Data excerpt:
··········
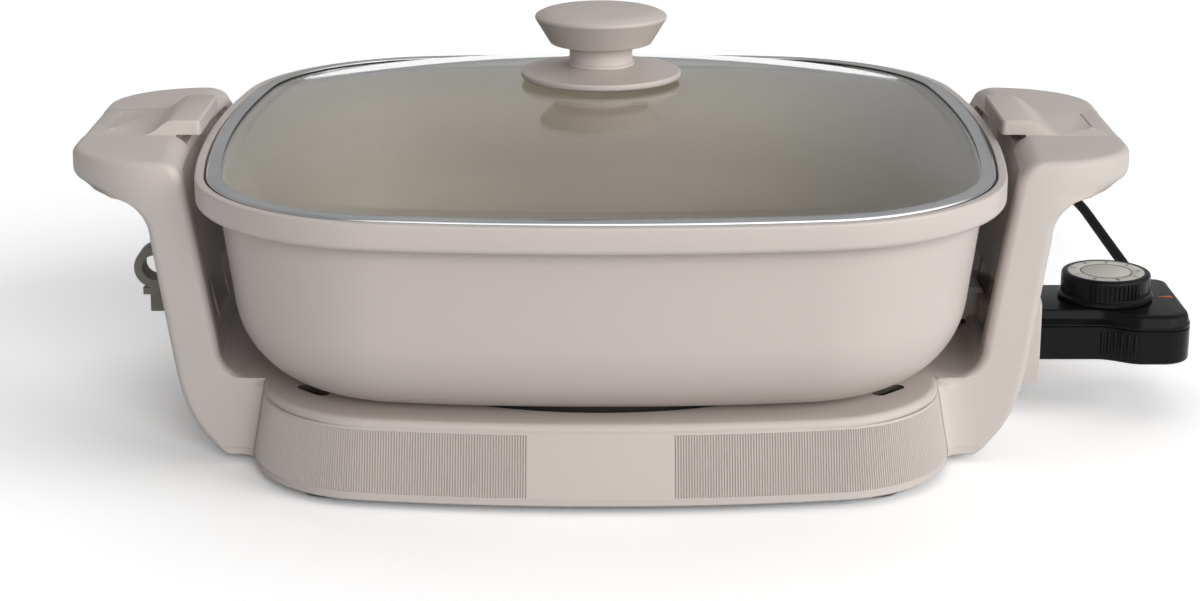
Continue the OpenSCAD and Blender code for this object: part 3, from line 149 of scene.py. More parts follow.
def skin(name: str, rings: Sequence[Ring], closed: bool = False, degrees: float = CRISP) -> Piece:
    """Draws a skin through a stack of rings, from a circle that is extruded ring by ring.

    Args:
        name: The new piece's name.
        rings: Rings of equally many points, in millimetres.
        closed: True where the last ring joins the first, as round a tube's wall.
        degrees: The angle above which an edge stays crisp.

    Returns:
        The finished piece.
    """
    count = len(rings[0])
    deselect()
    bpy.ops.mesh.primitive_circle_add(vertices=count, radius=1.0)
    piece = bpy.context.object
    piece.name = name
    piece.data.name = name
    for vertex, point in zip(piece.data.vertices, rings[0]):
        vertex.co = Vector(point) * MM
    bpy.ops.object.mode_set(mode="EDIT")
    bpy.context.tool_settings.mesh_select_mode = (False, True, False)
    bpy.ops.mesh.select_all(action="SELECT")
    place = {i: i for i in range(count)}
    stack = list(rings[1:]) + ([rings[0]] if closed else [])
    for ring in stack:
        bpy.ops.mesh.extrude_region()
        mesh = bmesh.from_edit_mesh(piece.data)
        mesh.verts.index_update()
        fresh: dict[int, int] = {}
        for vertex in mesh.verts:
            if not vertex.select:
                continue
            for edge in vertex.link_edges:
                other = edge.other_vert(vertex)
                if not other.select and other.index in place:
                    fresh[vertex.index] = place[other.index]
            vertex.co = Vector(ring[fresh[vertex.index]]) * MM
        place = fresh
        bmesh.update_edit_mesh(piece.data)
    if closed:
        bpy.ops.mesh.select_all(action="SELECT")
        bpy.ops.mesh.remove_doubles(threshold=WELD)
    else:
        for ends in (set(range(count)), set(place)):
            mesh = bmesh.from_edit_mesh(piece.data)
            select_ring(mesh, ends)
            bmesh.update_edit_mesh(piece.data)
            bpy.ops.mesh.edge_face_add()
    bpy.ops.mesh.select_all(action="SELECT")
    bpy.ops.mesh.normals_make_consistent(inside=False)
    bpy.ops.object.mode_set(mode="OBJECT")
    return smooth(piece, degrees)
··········
Task goal: Write out exactly, please, the lines beginning at the start of the material and ending with the line that holds "degrees: The angle", both included.

Reply:
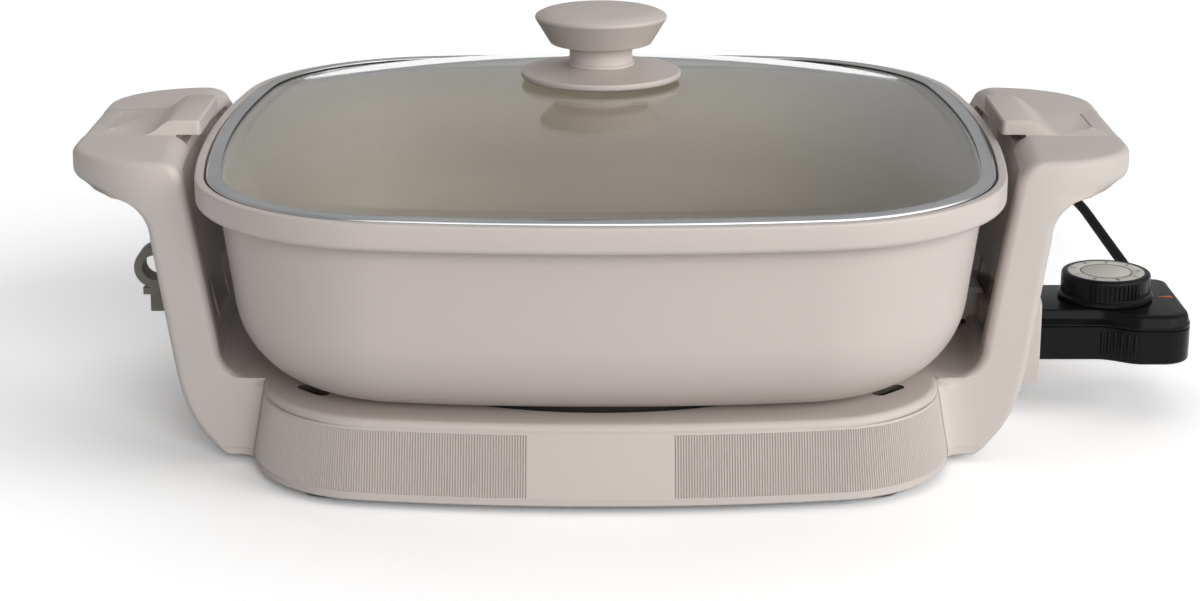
Continue the OpenSCAD and Blender code for this object: part 3, from line 149 of scene.py. More parts follow.
def skin(name: str, rings: Sequence[Ring], closed: bool = False, degrees: float = CRISP) -> Piece:
    """Draws a skin through a stack of rings, from a circle that is extruded ring by ring.

    Args:
        name: The new piece's name.
        rings: Rings of equally many points, in millimetres.
        closed: True where the last ring joins the first, as round a tube's wall.
        degrees: The angle above which an edge stays crisp.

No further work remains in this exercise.